## DATA PROVIDED
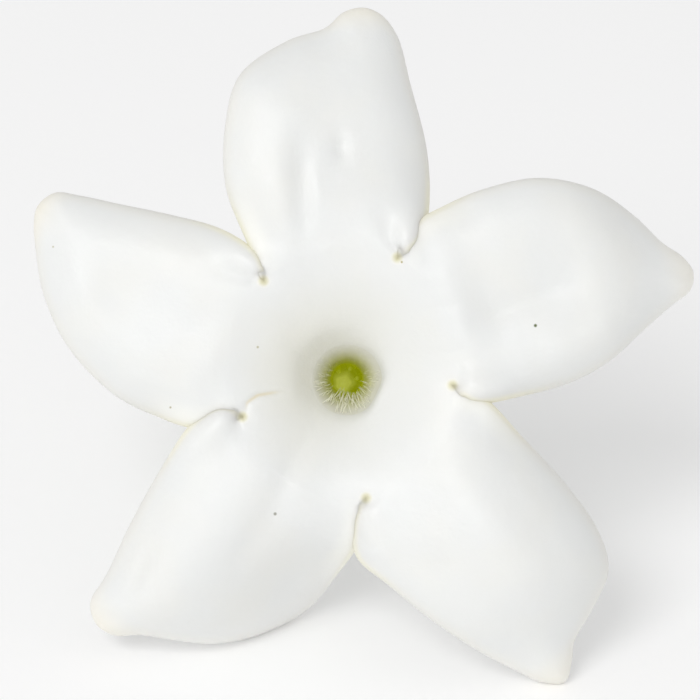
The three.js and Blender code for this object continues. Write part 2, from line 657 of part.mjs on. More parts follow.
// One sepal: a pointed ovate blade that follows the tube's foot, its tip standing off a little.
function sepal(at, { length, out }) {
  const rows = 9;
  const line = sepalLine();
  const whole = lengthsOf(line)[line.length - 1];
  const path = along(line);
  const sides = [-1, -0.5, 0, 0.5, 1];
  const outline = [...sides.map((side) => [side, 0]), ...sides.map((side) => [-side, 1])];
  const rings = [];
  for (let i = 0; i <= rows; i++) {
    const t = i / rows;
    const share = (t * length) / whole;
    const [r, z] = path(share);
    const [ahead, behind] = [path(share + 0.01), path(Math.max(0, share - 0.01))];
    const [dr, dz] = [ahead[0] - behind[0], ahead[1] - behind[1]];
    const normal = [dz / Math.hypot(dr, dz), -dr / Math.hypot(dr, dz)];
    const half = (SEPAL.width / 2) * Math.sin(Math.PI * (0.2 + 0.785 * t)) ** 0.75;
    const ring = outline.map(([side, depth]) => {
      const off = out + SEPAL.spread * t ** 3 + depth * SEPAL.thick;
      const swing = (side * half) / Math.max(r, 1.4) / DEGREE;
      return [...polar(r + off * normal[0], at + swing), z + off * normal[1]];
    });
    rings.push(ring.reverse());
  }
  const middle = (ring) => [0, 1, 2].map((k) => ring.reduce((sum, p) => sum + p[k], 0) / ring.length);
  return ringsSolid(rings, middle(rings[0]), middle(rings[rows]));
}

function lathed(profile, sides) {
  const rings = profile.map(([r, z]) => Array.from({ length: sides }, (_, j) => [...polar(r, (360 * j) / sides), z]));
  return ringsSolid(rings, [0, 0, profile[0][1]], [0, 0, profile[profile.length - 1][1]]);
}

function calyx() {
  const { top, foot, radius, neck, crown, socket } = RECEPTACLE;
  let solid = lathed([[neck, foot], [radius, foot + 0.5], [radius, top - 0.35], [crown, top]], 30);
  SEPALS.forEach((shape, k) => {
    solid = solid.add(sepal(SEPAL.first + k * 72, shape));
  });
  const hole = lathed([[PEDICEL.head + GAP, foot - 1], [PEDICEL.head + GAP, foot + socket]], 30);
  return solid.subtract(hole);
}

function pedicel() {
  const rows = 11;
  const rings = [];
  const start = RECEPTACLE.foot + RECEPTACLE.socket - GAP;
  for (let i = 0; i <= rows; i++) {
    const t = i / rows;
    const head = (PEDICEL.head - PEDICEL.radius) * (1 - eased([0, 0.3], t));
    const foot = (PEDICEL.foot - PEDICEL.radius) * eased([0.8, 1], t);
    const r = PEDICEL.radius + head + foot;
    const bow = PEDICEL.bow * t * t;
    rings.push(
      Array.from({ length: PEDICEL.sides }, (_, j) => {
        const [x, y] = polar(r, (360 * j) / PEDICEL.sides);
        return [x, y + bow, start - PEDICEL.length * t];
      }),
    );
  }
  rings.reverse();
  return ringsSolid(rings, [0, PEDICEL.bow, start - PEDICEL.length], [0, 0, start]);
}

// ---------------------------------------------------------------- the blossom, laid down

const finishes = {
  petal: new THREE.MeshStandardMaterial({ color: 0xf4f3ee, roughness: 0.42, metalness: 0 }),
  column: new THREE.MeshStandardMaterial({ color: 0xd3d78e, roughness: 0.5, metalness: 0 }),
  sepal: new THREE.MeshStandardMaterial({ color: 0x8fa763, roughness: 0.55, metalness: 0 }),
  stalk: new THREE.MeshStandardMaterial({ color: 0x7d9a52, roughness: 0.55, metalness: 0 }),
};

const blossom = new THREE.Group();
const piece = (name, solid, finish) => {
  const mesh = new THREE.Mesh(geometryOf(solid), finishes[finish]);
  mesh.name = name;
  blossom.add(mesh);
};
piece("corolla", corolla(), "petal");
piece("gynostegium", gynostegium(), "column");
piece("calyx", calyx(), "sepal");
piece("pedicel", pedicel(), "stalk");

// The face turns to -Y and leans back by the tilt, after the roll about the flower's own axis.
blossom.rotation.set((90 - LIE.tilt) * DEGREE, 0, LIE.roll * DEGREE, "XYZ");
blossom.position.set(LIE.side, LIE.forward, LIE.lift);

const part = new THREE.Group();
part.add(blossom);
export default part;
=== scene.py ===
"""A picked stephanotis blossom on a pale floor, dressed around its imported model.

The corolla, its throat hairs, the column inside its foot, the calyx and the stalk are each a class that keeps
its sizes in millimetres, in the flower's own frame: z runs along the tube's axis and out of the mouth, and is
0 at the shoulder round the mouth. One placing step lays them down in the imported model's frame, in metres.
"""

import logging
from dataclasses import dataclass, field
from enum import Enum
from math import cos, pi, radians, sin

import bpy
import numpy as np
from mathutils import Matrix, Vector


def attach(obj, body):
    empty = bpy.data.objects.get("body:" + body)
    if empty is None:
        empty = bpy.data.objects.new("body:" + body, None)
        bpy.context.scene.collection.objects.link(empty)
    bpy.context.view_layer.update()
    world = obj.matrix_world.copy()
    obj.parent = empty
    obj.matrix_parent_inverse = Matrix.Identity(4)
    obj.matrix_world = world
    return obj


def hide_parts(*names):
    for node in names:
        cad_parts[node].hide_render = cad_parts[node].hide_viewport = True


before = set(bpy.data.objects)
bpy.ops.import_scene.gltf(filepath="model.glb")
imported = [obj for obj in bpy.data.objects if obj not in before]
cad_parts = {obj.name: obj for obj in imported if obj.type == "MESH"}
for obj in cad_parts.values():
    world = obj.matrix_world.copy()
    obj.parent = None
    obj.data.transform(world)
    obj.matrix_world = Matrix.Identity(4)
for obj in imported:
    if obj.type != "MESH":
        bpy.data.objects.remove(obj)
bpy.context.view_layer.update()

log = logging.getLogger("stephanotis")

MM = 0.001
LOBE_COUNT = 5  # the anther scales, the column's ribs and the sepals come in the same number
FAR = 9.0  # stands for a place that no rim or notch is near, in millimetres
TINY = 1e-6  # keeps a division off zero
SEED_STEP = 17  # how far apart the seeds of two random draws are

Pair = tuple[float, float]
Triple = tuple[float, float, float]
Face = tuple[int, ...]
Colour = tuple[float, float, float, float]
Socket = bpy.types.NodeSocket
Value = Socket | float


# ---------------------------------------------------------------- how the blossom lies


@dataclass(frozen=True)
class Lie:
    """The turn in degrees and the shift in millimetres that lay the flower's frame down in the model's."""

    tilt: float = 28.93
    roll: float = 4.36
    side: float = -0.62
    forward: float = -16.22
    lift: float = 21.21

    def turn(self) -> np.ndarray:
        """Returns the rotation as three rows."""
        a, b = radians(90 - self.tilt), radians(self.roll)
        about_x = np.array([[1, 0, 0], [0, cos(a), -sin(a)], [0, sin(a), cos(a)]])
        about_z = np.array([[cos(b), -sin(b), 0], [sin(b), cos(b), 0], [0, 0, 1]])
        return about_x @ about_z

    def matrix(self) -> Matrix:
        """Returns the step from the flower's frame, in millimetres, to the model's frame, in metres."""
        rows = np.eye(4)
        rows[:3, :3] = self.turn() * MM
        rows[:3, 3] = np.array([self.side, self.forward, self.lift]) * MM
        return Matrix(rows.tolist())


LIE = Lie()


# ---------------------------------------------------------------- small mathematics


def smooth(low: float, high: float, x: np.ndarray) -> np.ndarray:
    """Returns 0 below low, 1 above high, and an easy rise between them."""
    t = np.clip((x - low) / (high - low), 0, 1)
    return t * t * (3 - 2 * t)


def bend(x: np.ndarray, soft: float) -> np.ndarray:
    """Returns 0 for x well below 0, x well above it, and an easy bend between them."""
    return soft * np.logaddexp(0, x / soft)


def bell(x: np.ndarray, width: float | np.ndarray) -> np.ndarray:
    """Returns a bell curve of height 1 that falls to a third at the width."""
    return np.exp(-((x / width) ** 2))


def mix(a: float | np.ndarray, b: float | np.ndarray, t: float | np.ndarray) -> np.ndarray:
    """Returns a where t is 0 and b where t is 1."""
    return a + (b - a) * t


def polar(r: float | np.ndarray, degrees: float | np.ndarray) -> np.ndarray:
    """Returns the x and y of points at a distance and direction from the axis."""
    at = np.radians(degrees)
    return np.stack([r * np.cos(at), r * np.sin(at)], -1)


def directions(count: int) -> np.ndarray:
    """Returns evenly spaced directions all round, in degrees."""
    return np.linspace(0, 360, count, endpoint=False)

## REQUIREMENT
From the listing, copy each line containing the word "context".

## TASK SOLUTION
        bpy.context.scene.collection.objects.link(empty)
    bpy.context.view_layer.update()
bpy.context.view_layer.update()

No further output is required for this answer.